A tradição do ‘pathos’ amoroso e do emaravilhamento diluem-se na opacidade e na distância geradas pelo universo das cartas. Este tipo de interface existencial fora já claramente observado em ‘La Nouvelle Héloise’ de Rousseau, obra de 1758. A espontaneidade de forma, a verosimilhança das trocas epistolares, a ininterrupta actualização da matéria sentimental, a confissão reflexiva, os exames de consciência, os discursos didácticos, a sátira e as longas “rêveries” remetiam já para aquilo que Versini classificou como sendo a cripta da mais “pure comunication”.

Na primeira metade do século XX, há dois nomes que se distinguiram na renovação do romance epistolar: Gide e Motherland. O primeiro, sobretudo em ‘Les Faux-Monnayeurs’ (1927) por causa dos requisitos formais (tratamento da simultaneidade, da multiplicação dos pontos de vista e do requinte dos jogos de espelhos); o segundo, sobretudo na tetralogia ‘Les Jeunes Filles’ (1930-39), por ter atingido aquilo que Michel Raimond caracterizou por “complexidade dostoievskiana da consciência”.
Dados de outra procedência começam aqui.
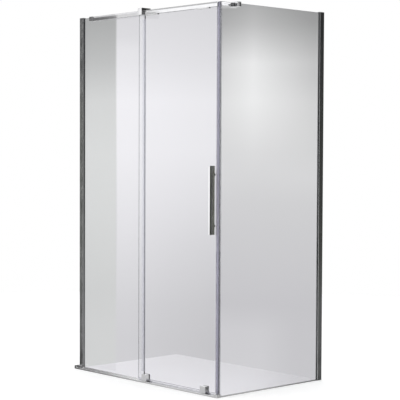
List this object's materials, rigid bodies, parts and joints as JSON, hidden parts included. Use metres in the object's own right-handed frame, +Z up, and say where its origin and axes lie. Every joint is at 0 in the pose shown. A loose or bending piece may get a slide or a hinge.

Num repentino acesso metadiscursivo, Sónia, uma das personagens da ‘Tetralogia Lusitana’ de Almeida Faria, deu a conhecer nas páginas do romance ‘Lusitânia’ algumas das funções das cartas, sob o pretexto irónico de nelas se citarem alguns “apontamentos daquelas venerandas aulas na iletrada faculdade de letras”:

“… não é um elemento formal para o romance picaresco do século dezasseis, porém mais tarde torna-se um simples processo que pode ter funções diversas, permitindo ao autor ligar diferentes situações conservando o mesmo herói (primeira função), exprimir suas impressões sobre diversos lugares visitados (segunda função), apresentar retratos de personagens que de outro modo não seriam compatíveis na mesma narrativa (terceira função). Isto associado à forma epistolográfica ou telegráfica, conforme o tempo de cada caracter, seria um método capaz de dar, pelas astúcias da mimese, algumas facetas da complexidade em que nos movemos”.

O eco espistolográfico da Tetralogia Lusitana é obviamente paródico como tudo o que surgiu no decair da modernidade, mas permite ainda hoje, não apenas focar uma diversidade de mundos em disrupção acelerada como também inscrever o leitor na densidade do tempo que enunciou a obra. Sobre esta perspectiva plural, a escrita de Almeida Faria, discursivamente riquíssima, continua a ser única no modo como movimenta aquilo que é o fundamento do continente literário, tal como o entendemos há já três séculos.